Oh that's right, the robot's name is Benjamin. Or at least that's what it told a crowd—totally unprompted—last year at the Crunchies Awards. "What's next for you?" the interviewer asked during a talk about Sunspring. "My name is Benjamin," came the robot's reply.
"It's said lots of creepy things," Ross says. "There was one time I asked it—because when you train it, you can actually ask it questions and it'll respond—so I asked it, "Where did you grow up?" And it said, 'I didn't have to do that.' All the time I'm surprised and shocked."
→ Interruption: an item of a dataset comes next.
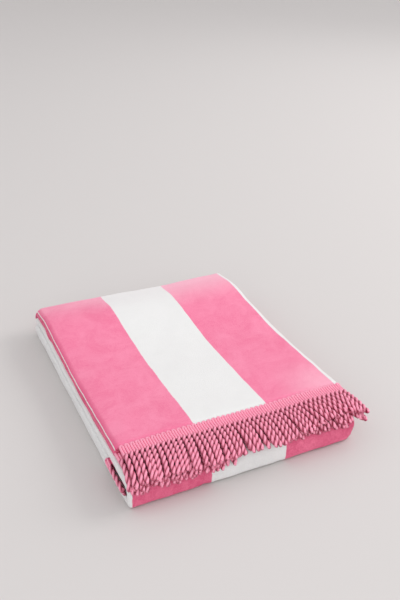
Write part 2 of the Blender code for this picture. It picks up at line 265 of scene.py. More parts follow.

So I ask Ross the question that Benjamin raises for any writer who constantly questions their ability and worth: How long is it going to be until this creepy robot takes my job and wins an Oscar for best original screenplay?
"I don't think anyone wants to see machines totally replace humans in creative pursuits, I think you want to see machines aid humans in creative pursuits," he says. "I can totally see a machine helping a human write best original screenplay. I mean, I think the fact that we've won an award this year with It's No Game is testament to that future being quite likely."